Variations autours des ténèbres en 3 actes
Allons y franco, on est en plein mois de Novembre alors autant ne pas faire dans la dentelle et rajouter directement 100 balles sur la table de la déprime.
A cet effet et pour mon plus grand plaisir, j’ai récemment fait l’acquisition pour la bibliothèque Kateb Yacine de 3 disques dont la noirceur poisseuse vous donne envie, au mieux d’aller vous rouler en boule sous la couette, au pire de relire du Cioran en position fœtale.
Donc, dans la famille des grands névrosés de la rentrée je voudrais Nick Cave avec son dernier album « Skeleton tree ». Pour ce superbe opus, Nick a rangé au placard toute velléité hargneuse, punk ou garage. Sa musique est épurée au maximum, laissant la part belle à sa voix sombre, grave, une voix mise à nue, implorante. Et pour cause, si l’on se penche sur l’histoire de cet album, on apprend qu’il fait suite au décès d’un de ses jumeaux, tombé d’une falaise l’année dernière, à l’âge de 15 ans, après avoir pris du LSD.
Une douleur que Nick Cave cherche à affronter au travers de Skeleton Tree afin de trouver une raison d’avancer. Il en résulte une ambiance solennelle, poignante, où malgré l’omniprésence de sa douleur, émane un espoir, une résilience.
On garde le rythme avec l’inquiétant King Dude remonté tout droit des enfers de Seattle. De son vrai nom Thomas Jefferson Cowgill, il a déjà sévit dans plusieurs formations allant du hard core au death metal, avant de (lui aussi), laisser sa rage de côté pour aller flirter avec les gothiques. Il se fait alors connaitre du commun des mortels pour son folk apocalyptique caractérisé par sa voix d’outre-tombe qui n’est pas sans rappeler Johnny Cash à ses dernières heures. Sa musique lancinante est marquée par l’omniprésence de la mort mais aussi de Dieu et toutes ses reliques, comme autant des figures inquiétantes, menaçantes, inquisitrices.
Faut dire que quand on regarde un peu sa bio (ou ce très bon docu de Trax), on voit clairement que ce jeune homme un peu torturé du ciboulot à quelques raisons de parler latin à l’envers : élevé par une mère lui faisant pratiquer la méditation à l’aide de cristaux d’énergies et un père à la limite de porter lui-même les stigmates du christ.

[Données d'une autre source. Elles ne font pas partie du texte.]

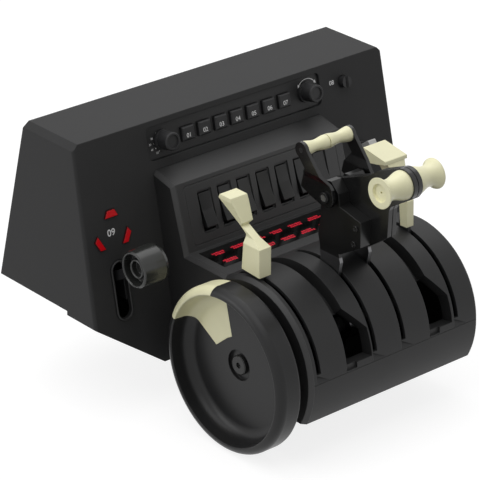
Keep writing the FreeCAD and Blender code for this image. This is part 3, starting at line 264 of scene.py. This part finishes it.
def print_mesh(bm):
    """Turns a flat bmesh into the mesh of a print, facing up."""
    bmesh.ops.recalc_face_normals(bm, faces=bm.faces)
    for face in bm.faces:
        if face.normal.z < 0:
            face.normal_flip()
    mesh = bpy.data.meshes.new("print")
    bm.to_mesh(mesh)
    bm.free()
    return mesh


def round_point(bm, radius, turn):
    """A vertex at a radius and an angle round the middle of a print."""
    return bm.verts.new((radius * math.cos(turn), radius * math.sin(turn), 0))


finish_node(drum_black, "strip_panel")
control_black = plastic("control_black", (0.018, 0.018, 0.019), 0.45, edge=0.0005)
finish_node(control_black, "selector_knob", "encoder_knob", "autopilot_button")

for number in range(1, 8):
    key = "key_%d" % number
    finish_node(control_black, key)
    axes = panel_axes(far_face(key, -front_inward), front_inward)
    axes = axes @ Matrix.Translation((0, -key_number_drop, 0))
    lay_flat(key + "_number", figures("0%d" % number, key_number_height), axes, key, print_white)

for index, turn in enumerate(scale_turns):
    across, up = math.cos(math.radians(turn)), math.sin(math.radians(turn))
    dot_place = strip_plane("selector_turn", scale_up * up - scale_drop, scale_across * across)
    bm = bmesh.new()
    bmesh.ops.create_circle(bm, cap_ends=True, segments=dot_corners, radius=dot_radius)
    lay_flat("selector_dot_%d" % (index + 1), print_mesh(bm), dot_place, "housing", print_white)
    number_place = strip_plane("selector_turn", scale_number_up * up - scale_drop,
                               scale_number_across * across)
    lay_flat("selector_number_%d" % (index + 1), figures("%d0" % (index + 1), scale_number_height),
             number_place, "housing", print_white)

bm = bmesh.new()
arrow_end = [round_point(bm, arrow_radius + side * arrow_half_width, arrow_start) for side in (-1, 1)]
bmesh.ops.spin(bm, geom=[bm.edges.new(arrow_end)], axis=(0, 0, 1), cent=(0, 0, 0), angle=arrow_sweep,
               steps=arrow_steps, use_duplicate=False)
for base, way in ((arrow_start, -1), (arrow_start + arrow_sweep, 1)):
    head = ((arrow_radius - head_half_width, base), (arrow_radius + head_half_width, base),
            (arrow_radius, base + way * head_sweep))
    bm.faces.new([round_point(bm, radius, turn) for radius, turn in head])
lay_flat("encoder_arrow", print_mesh(bm), strip_plane("encoder_turn", arrow_up, arrow_right), "housing",
         print_white)
lay_flat("button_number", figures("08", button_number_height), front_plane(button_number_x, button_number_z),
         "housing", print_white)

# ---------------------------------------------------------------- pedestal, rockers and warning lamps
# A moulded pedestal carries a panel of seven rockers. Below it a glossy dark window lies over two rows of
# red lamp legends, each of them two lines of plain bars in place of words.
legend_colour, legend_light, legend_strength = (0.42, 0.008, 0.024), (0.75, 0.012, 0.03), 0.24
legend_shift, legend_rows = -0.0068, (0.0068, -0.0082)
fewest_bars, shortest_bar, bar_growth = 5, 0.0012, 0.0005
bar_height, bar_height_loss = 0.0025, 0.0004
bar_gap, line_pitch = 0.0004, 0.0027


def add_legend(bm, middle, row, place):
    """Two lines of short plain bars, which stand where a lamp's words would be and spell nothing."""
    for line in (0, 1):
        count = fewest_bars + (place + 2 * line) % 3
        widths = [shortest_bar + bar_growth * ((5 * step + 3 * place + line) % 3) for step in range(count)]
        x = middle - (sum(widths) + bar_gap * (count - 1)) / 2.0
        for step, width in enumerate(widths):
            height = bar_height - bar_height_loss * ((step + place) % 3)
            place_bar = Matrix.Translation((x + width / 2.0, row + (0.5 - line) * line_pitch, 0))
            bmesh.ops.create_grid(bm, x_segments=1, y_segments=1, size=0.5,
                                  matrix=place_bar @ Matrix.Diagonal((width, height, 1, 1)))
            x += width + bar_gap


pedestal_black = plastic("pedestal_black", (0.010, 0.010, 0.0103), 0.5, edge=0.0010, gloss=0.55)
finish_node(pedestal_black, "pedestal_side_left", "pedestal_side_right", "console_cover", "rocker_panel")
rocker_black = plastic("rocker_black", (0.010, 0.010, 0.0103), 0.3, edge=0.0006, gloss=0.4)
window_black = plastic("window_black", (0.004, 0.004, 0.004), 0.12, grain=0.0, gloss=0.3)
finish_node(window_black, "annunciator_lens")
legend_red = plastic("legend_red", legend_colour, 0.4, grain=0.0)
legend_shader = legend_red.node_tree.nodes["Principled BSDF"]
legend_shader.inputs["Emission Color"].default_value = (*legend_light, 1)
legend_shader.inputs["Emission Strength"].default_value = legend_strength

bm = bmesh.new()
for number in range(1, 8):
    finish_node(rocker_black, "rocker_%d" % number)
    rocker_low, rocker_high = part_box("rocker_%d" % number)
    column = (rocker_low.x + rocker_high.x) / 2.0 + legend_shift
    for which, row in enumerate(legend_rows):
        add_legend(bm, column, row, number + 7 * which)
lens_low, lens_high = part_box("annunciator_lens")
lens_axes = Matrix.Translation((0, (lens_low.y + lens_high.y) / 2.0, lens_high.z))
lay_flat("lamp_legends", print_mesh(bm), lens_axes, "housing", legend_red)

# ---------------------------------------------------------------- lever drum
# Two moulded shells with slots for the levers and two open channels; inside, the blacked steel shaft, its
# supports and its acetal spacers stay in the dark.
finish_node(drum_black, "drum_upper_shell", "drum_lower_shell")
blacked_steel = plastic("blacked_steel", (0.012, 0.012, 0.013), 0.4, grain=0.03)
finish_node(blacked_steel, "main_shaft", "shaft_supports", "side_lever_brackets")
acetal = plastic("acetal", (0.02, 0.02, 0.02), 0.5)
finish_node(acetal, "shaft_spacers")

# ---------------------------------------------------------------- levers
# Ivory ABS handles on black arms, a smoky knob on the gear lever and a pale grey side lever. The thrust
# levers' blades are bare sheet metal where they leave the drum, and glossy black above, like their cheeks.
# The reversers turn on a pin with a bright end, among blacked screws.
ivory_finish = {"colour": (0.90, 0.87, 0.575), "roughness": 0.30, "grain": 0.02, "gloss": 0.5}
grip_end_black, grip_end_depth = (0.01, 0.01, 0.01), 0.002
bare_metal, bare_top, worn_half_width = (0.17, 0.17, 0.175), 0.064, 0.0004
pin_metal, pin_radius, pin_edge = (0.62, 0.62, 0.62), 0.0026, 0.0002


def along(tree, axis):
    """How far a point of a piece lies along one of the object's axes."""
    place = tree.nodes.new("ShaderNodeTexCoord")
    split = tree.nodes.new("ShaderNodeSeparateXYZ")
    tree.links.new(place.outputs["Object"], split.inputs["Vector"])
    return split.outputs[axis]


def black_ends(material, reach):
    """Blackens a grip's two outer ends, where its screws come through the arms."""
    tree = material.node_tree
    out = tree.nodes.new("ShaderNodeMath")
    out.operation = "ABSOLUTE"
    tree.links.new(along(tree, "X"), out.inputs[0])
    beyond = tree.nodes.new("ShaderNodeMath")
    beyond.operation = "GREATER_THAN"
    beyond.inputs[1].default_value = reach
    tree.links.new(out.outputs["Value"], beyond.inputs[0])
    cover(material, beyond.outputs["Value"], grip_end_black)


def bare_blade(material):
    """Leaves the metal bare low on a blade, with a narrow worn line where the black finish ends."""
    tree = material.node_tree
    below = ramp(tree, along(tree, "Z"), bare_top + worn_half_width, bare_top - worn_half_width)
    cover(material, below, bare_metal)
    tree.links.new(below, tree.nodes["Principled BSDF"].inputs["Metallic"])


def bright_pin(material, pivot):
    """Leaves the end of the pivot pin bare round its axis, among blacked screws."""
    tree = material.node_tree
    place = tree.nodes.new("ShaderNodeTexCoord")
    flat = tree.nodes.new("ShaderNodeVectorMath")
    flat.operation = "MULTIPLY"
    flat.inputs[1].default_value = (0, 1, 1)
    tree.links.new(place.outputs["Object"], flat.inputs[0])
    away = tree.nodes.new("ShaderNodeVectorMath")
    away.operation = "DISTANCE"
    away.inputs[1].default_value = (0, pivot[1], pivot[2])
    tree.links.new(flat.outputs["Vector"], away.inputs[0])
    bare = ramp(tree, away.outputs["Value"], pin_radius + pin_edge, pin_radius - pin_edge)
    cover(material, bare, pin_metal)
    tree.links.new(bare, tree.nodes["Principled BSDF"].inputs["Metallic"])


ivory = plastic("ivory", **ivory_finish)
finish_node(ivory, "spoiler_lever", "flap_lever", "thrust_knob_left", "thrust_knob_right")
for side, end in (("left", 0), ("right", 1)):
    grip_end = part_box("reverser_grip_" + side)[end].x
    grip_ivory = plastic("grip_ivory_" + side, **ivory_finish)
    black_ends(grip_ivory, abs(grip_end) - grip_end_depth)
    finish_node(grip_ivory, "reverser_grip_" + side)
pale_grey = plastic("pale_grey", (0.55, 0.55, 0.53), 0.5, grain=0.04)
finish_node(pale_grey, "switch_lever")
smoke = plastic("smoke", (0.020, 0.021, 0.0195), 0.22, grain=0.0, edge=0.0008, gloss=0.5)
finish_node(smoke, "gear_knob")
finish_node(control_black, "gear_arm", "spoiler_arm", "flap_arm")
arm_black = plastic("arm_black", (0.006, 0.006, 0.006), 0.22, grain=0.01, edge=0.0006, gloss=0.5)
finish_node(arm_black, "thrust_cheek_left", "thrust_cheek_right", "reverser_arm_left", "reverser_arm_right")
blade = plastic("blade", (0.006, 0.006, 0.006), 0.3, grain=0.02, edge=0.0006, gloss=0.4)
bare_blade(blade)
finish_node(blade, "thrust_arm_left", "thrust_arm_right")
pin_finish = plastic("pin_finish", (0.010, 0.010, 0.010), 0.25, grain=0.0, gloss=0.5)
bright_pin(pin_finish, joints["reverser_left_lift"]["pos_m"])
finish_node(pin_finish, "thrust_screws_left", "thrust_screws_right")

# ---------------------------------------------------------------- trim wheel
# A deep-dished wheel in black plastic with a smooth, slightly glossy rim and an ivory marker let into it,
# on a black-finished end screw.
wheel_black = plastic("wheel_black", (0.018, 0.018, 0.0185), 0.33, grain=0.02, gloss=0.25)
finish_node(wheel_black, "trim_wheel")
finish_node(ivory, "trim_insert")
screw_black = plastic("screw_black", (0.02, 0.02, 0.02), 0.25, grain=0.0)
finish_node(screw_black, "trim_end_screw")

# ---------------------------------------------------------------- studio
# A white floor just under the lowest point, which keeps a faint shadow, in an evenly white room. Three soft
# boxes light the object from above, the right and the left, and the camera looks down at it from the front.
floor_gap, floor_half_size, floor_roughness = 0.001, 6.0, 0.9
floor_tone, floor_tone_seen, floor_glow_seen = 0.35, 0.3, 0.82
world_level, world_level_seen = 0.4, 1.0
aim = Vector((-0.0178, -0.0833, 0.0313))
soft_boxes = (("key_light", (-0.5, 0.0, 2.0), 2.4, 23.5),
              ("right_light", (0.9, 0.3, 1.6), 1.2, 4.5),
              ("left_light", (-2.0, 0.9, 0.9), 1.2, 10.5))
eye_azimuth, eye_elevation, eye_distance = math.radians(-40.57), math.radians(25.53), 2.23
lens_length, film_width = 202.0, 36.0


def seen_rays(tree):
    """1 for the rays that show the background: the camera's, reflected and transmitted ones."""
    path = tree.nodes.new("ShaderNodeLightPath")
    total = path.outputs["Is Camera Ray"]
    for name in ("Is Glossy Ray", "Is Transmission Ray"):
        add = tree.nodes.new("ShaderNodeMath")
        add.operation = "MAXIMUM"
        tree.links.new(total, add.inputs[0])
        tree.links.new(path.outputs[name], add.inputs[1])
        total = add.outputs["Value"]
    return total


def turn_to(thing, place, back):
    """Puts a lamp or the camera at a place, with its back along a direction."""
    thing.location = place
    thing.rotation_mode = "QUATERNION"
    thing.rotation_quaternion = back.to_track_quat("Z", "Y")


bm = bmesh.new()
bmesh.ops.create_grid(bm, x_segments=1, y_segments=1, size=floor_half_size)
bmesh.ops.translate(bm, vec=(0, 0, cad_low.z - floor_gap), verts=bm.verts)
floor_mesh = bpy.data.meshes.new("floor")
bm.to_mesh(floor_mesh)
bm.free()
floor = put_in_scene("floor", floor_mesh)

paper = bpy.data.materials.new("paper")
paper.use_nodes = True
tree = paper.node_tree
sheet = tree.nodes["Principled BSDF"]
sheet.inputs["Roughness"].default_value = floor_roughness
sheet.inputs["Specular IOR Level"].default_value = 0.0
sheet.inputs["Emission Color"].default_value = (1, 1, 1, 1)
seen = seen_rays(tree)
tree.links.new(ramp(tree, seen, 0.0, 1.0, floor_tone, floor_tone_seen), sheet.inputs["Base Color"])
tree.links.new(ramp(tree, seen, 0.0, 1.0, 0.0, floor_glow_seen), sheet.inputs["Emission Strength"])
floor.data.materials.append(paper)

world = bpy.data.worlds.new("studio")
bpy.context.scene.world = world
world.use_nodes = True
tree = world.node_tree
room = tree.nodes["Background"]
room.inputs["Color"].default_value = (1, 1, 1, 1)
level = ramp(tree, seen_rays(tree), 0.0, 1.0, world_level, world_level_seen)
tree.links.new(level, room.inputs["Strength"])

for name, place, size, power in soft_boxes:
    light = bpy.data.lights.new(name, "AREA")
    light.shape = "SQUARE"
    light.size = size
    light.energy = power
    turn_to(put_in_scene(name, light), place, Vector(place) - aim)

back = Vector((math.sin(eye_azimuth) * math.cos(eye_elevation),
               -math.cos(eye_azimuth) * math.cos(eye_elevation),
               math.sin(eye_elevation)))
camera_data = bpy.data.cameras.new("camera")
camera_data.lens = lens_length
camera_data.sensor_width = film_width
camera = put_in_scene("camera", camera_data)
turn_to(camera, aim + back * eye_distance, back)
bpy.context.scene.camera = camera
bpy.context.scene.view_settings.view_transform = "Standard"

Son dernier album Songs of flesh & blood – In the key of light est un bijou gothique à savourer les soirs de grande déprime.
Et pour clore cette tragédie, voilà le troisième acte de la pièce : Wovenhand.
Groupe de dark country issu de la scène de Denver et conduit par le charismatique David Eugene Edwards, ancien chanteur des 16Horse Power. Lui aussi mue par une ferveur dévorante, parfois à la limite de la transe, souvent inquiétante, jamais feinte. Leur dernier album « Star Treatment » a tout d’un preach enragé, d’une litanie sombre et bouleversée. Un album à l’énergie presque animale et à l’écoute hypnotique. De passage dernièrement à la Belle Electrique, Wovenhand a collé une bonne claque au public Grenoblois réunis en ce soir de pluie pour une messe … noire vous l’aurez compris.
Voilà c’était l’instant solstice d’hiver, déprime et blues pré-Noël. Mais comme disait le grand philosophe Axl Rose « Nothing last forever, even cold November rain ». Ce à quoi aurait pu répondre un autre grand philosophe « taisez vouuuuuuuuuuuuus » !!